Now you might think that I would see a bunch of gangbangers, bad guys, tough hombres, and other assorted scary people. 

Not so much.
The room, frankly, could have been confused with a jury pool over at the courthouse, except they took our belts because we might have wanted to hang ourselves over being arrested on a traffic warrant. (Actually, I was in a jury pool once where I almost DID want to hang myself.)
The vast bulk of the arrestees were…wait for it…hard core traffic offenders.  It pretty much looked like America. There were a few DUI’s, some real and at least one where the poor kid blew a .081 after his truck broke down and he managed to get it to the side of the road without any damage to anyone else. A vigilant NHP trooper worried about his agency’s budget, and his personal paycheck made some lawyer a lot of money.  And there were some drug guys, including one young man with a very interesting story who could probably write a Master’s thesis on the correctional system but doesn’t want to work that hard.
“I love doing drugs,” he said.  “I have no life, so drugs are it.” That’s exactly who we want in jail at our expense, right?
You could easily mistake this kid for a grad student at UNR.  Someone ought to help him become one instead of wasting our money on incarceration. 

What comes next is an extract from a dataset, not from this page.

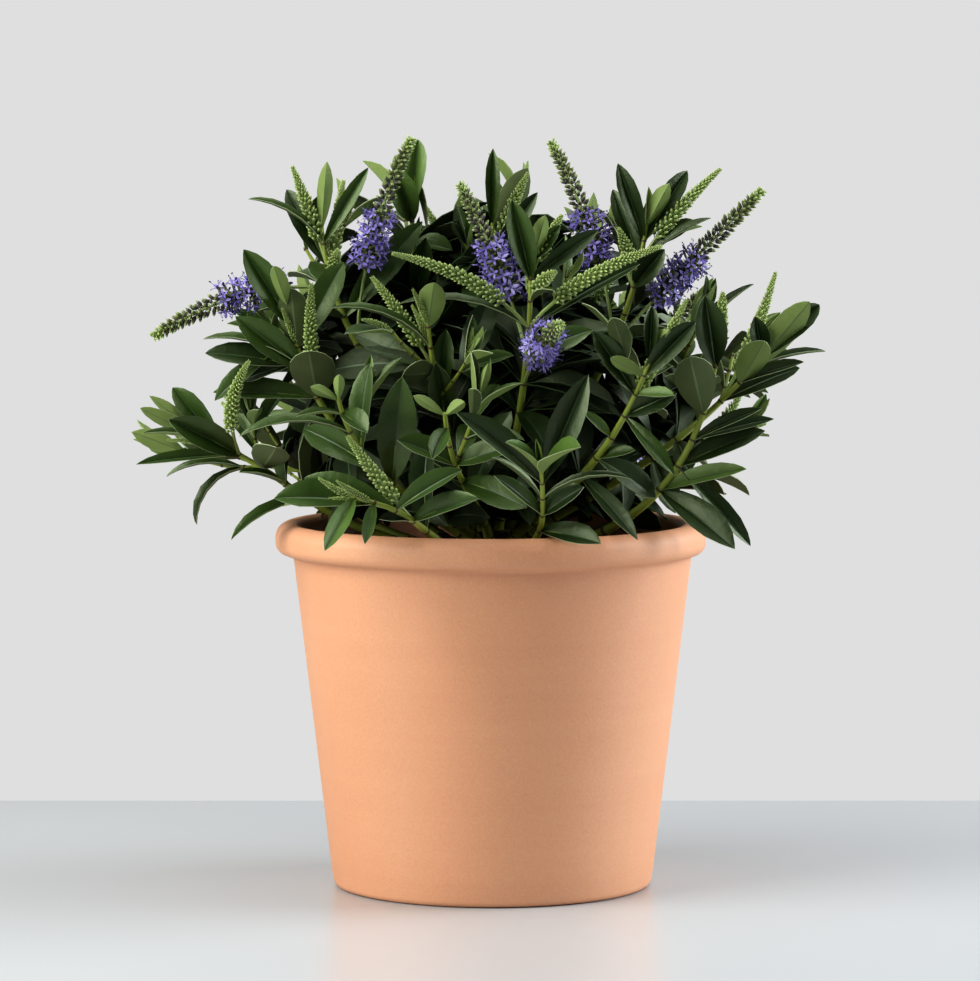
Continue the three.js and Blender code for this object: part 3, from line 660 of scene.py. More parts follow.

What’s the common thread here?
Well, it seems our justice system has morphed into a collection agency.  We’ve allowed the state agencies to use traffic enforcement, among other largely irrelevant misdemeanors, for a revenue source.  And whenever you give that kind of power to a government, you are tossing the Constitution out the window.
You know how we’re so proud of not having debtor’s prisons?
Well, that’s a bunch of crap.
Most of the people who spend the night at the Washoe County Jail do so because they don’t have the bail money. That part of the jail is a very lower middle class place. The intake room is just plain middle class.  You know, the people Barack Obama says he’s busy helping.
Isn’t there a better way to insure safety on our highways? Or to get people to stop doing hard drugs?
Now I want to be clear.
I’m not taking a pro-anarchy, anti-government position.  But we’re not the longest lived experiment in self-government because we can put a cop on every corner. 

We are that because our system is based on voluntary compliance.
People comply because they have respect for the system, thinking that the system is reasonable. We need to disincentivise the use of these laws as a hidden tax.  Maybe a citizen’s initiative constitutional amendment that makes it illegal to use any fines, fees, or cost assessment for any other purpose so they can’t take the money and use it in place of tax revenues they can’t raise.  We ought to start at the front end and make it easier to go to court and challenge a nonsensical ticket.  Or, perhaps, we ought to level the playing field a little bit by passing traffics laws that cannot be abused they way they are today. Maybe all of the above.
When there are a large number of traffic warrants, that says that the public knows it’s a bunch of crap and has lost respect for the law and the enforcers.
And to put a point on it, one of the questions they asked me at the jail—after they asked if I was affiliated with any prison gangs—was, “Are you a member of any anti-government group.”
I didn’t want to play with the young lady—I was just waiting to be released after my bond had already been arranged—so I said, “no”.